TRIPOLI — Libyan unity government chief Fayez Al Sarraj said on Thursday a “precious opportunity” had been missed when his rival, military strongman Khalifa Haftar, refused to meet him for Egypt-backed talks this week.

Sarraj said Field Marshal Khalifa Haftar, whose forces control much of eastern Libya, had refused to meet him on Tuesday in Cairo “without justification or reason”.

The parties had missed “another precious opportunity that we hoped would be the beginning of a solution to the state of division and suffering” in Libya, he said in a statement.

“Intransigent political stances and oversized egos were preventing a resolution to the conflict,” he said.

Libya has been submerged in chaos since the fall of longtime dictator Muammar Qadhafi in 2011.

A UN-backed deal signed in Morocco in late 2015 gave birth to Sarraj’s fragile unity government based in Tripoli, but gave Haftar no role in Libya’s future.

The Government of National Accord has since struggled to impose its authority across the country, particularly in the east where a rival administration holds sway, backed by Haftar’s forces.

The controversial head of the self-styled Libyan national army has established himself as a key player, especially after seizing the country’s key oil terminals in September.

Last week, UN envoy Martin Kobler said that negotiations on “possible amendments” to the 2015 accord had been under way for two months.

The Egyptian army hosted Sarraj and Haftar in Cairo this week for talks.
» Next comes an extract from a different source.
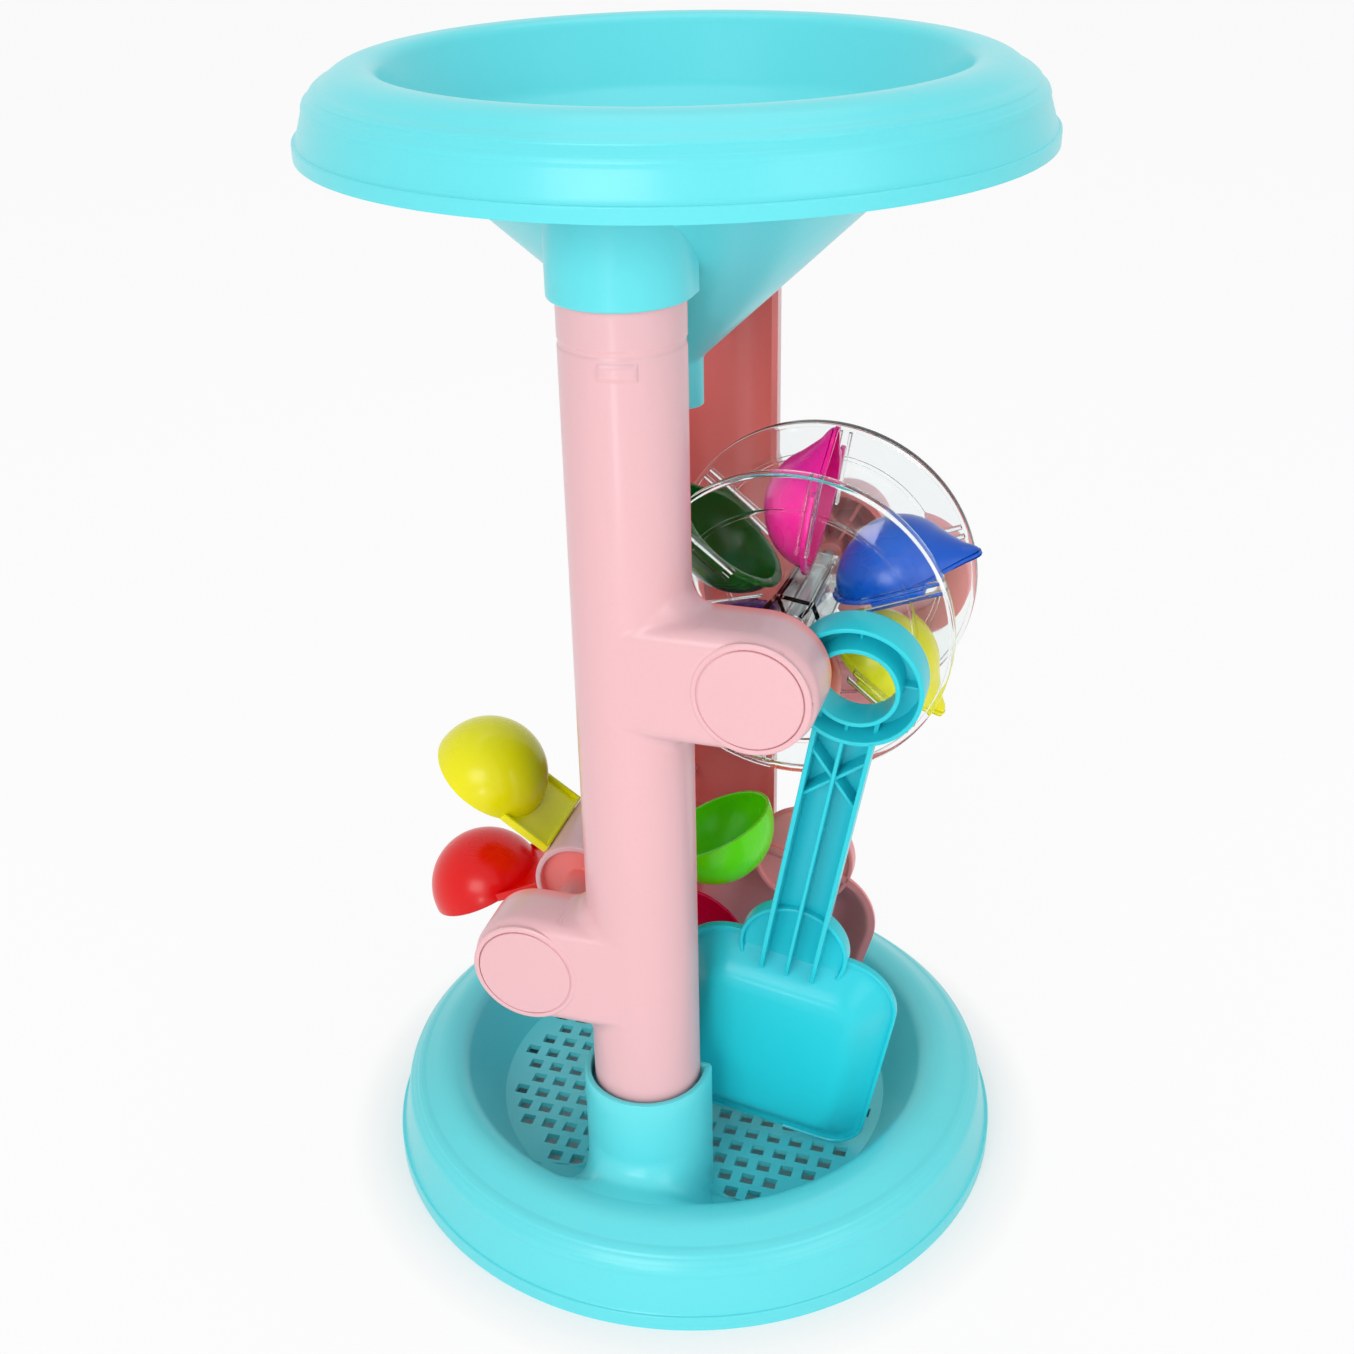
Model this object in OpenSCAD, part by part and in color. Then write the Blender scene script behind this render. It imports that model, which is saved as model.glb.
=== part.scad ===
// Sand wheel toy: a round sieve tray, two posts with stub arms, a funnel hopper on top,
// two free wheels of coloured cups between the posts, and a shovel and a rake in the tray.
// Millimetres. +Z is up, the floor is z = 0, and the origin is under the middle of the tray.
// The front post stands at -Y and the back post at +Y.

/* [Overall] */
// Height from the floor to the top of the hopper rim
stand_h = 411; // [380:1:460]
// Radius of the tray at its lip
base_r = 119; // [112:1:130]
// Radius of the hopper at its lip
hopper_r = 116; // [108:1:128]
// Wall of the tray and of the hopper
shell_t = 2.2; // [1.6:0.1:3]

/* [Tray] */
// Height of the tray's round rim
base_rim_h = 34; // [30:1:40]
// Radius of the well at the top of its wall
well_r = 91; // [88:1:95]
// Radius of the sieve floor
floor_r = 77; // [74:1:82]
// Height of the sieve floor's upper face
floor_z = 10; // [8:0.5:14]
// Thickness of the sieve floor
floor_t = 2.4; // [1.6:0.1:4]
// Side of one sieve hole
sieve_hole = 5; // [3:0.5:6]
// Spacing of the sieve holes along a row
sieve_step_x = 8.8; // [8:0.2:12]
// Spacing of the rows of sieve holes
sieve_step_y = 8; // [7.5:0.5:12]

/* [Hopper] */
// Height of the hopper's rim over its lip's lower edge
hopper_rim_h = 25.5; // [22:0.5:30]
// Radius of the funnel's cone at its top
funnel_r = 81; // [76:1:85]
// Height of the cone's top edge below the rim's crest
funnel_drop = 23; // [18:1:26]
// Clearance between the nozzle and the sweep of the upper cups
nozzle_gap = 3.3; // [3:0.1:12]
// Radius of the nozzle's bore
nozzle_bore = 5.4; // [4.5:0.1:8]
// Length of the nozzle below the cone
nozzle_l = 17; // [10:1:24]

/* [Posts] */
// Distance of each post's middle from the centre, along Y
post_y = 57.4; // [54:0.2:60]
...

They were set to meet but Sarraj said they did not meet face to face.

The army announced on Wednesday that the two sides had agreed to form “a joint committee” to come up with amendments to the deal that set up the unity government.

But Sarraj said the talks had “failed”.

Haftar’s rivals accuse him of wanting to establish a military dictatorship in Libya.


The foreign ministry in Tunis said on Wednesday that the chief diplomats of Tunisia, Algeria and Egypt would meet on March 1 in the Tunisian capital to discuss the Libyan crisis.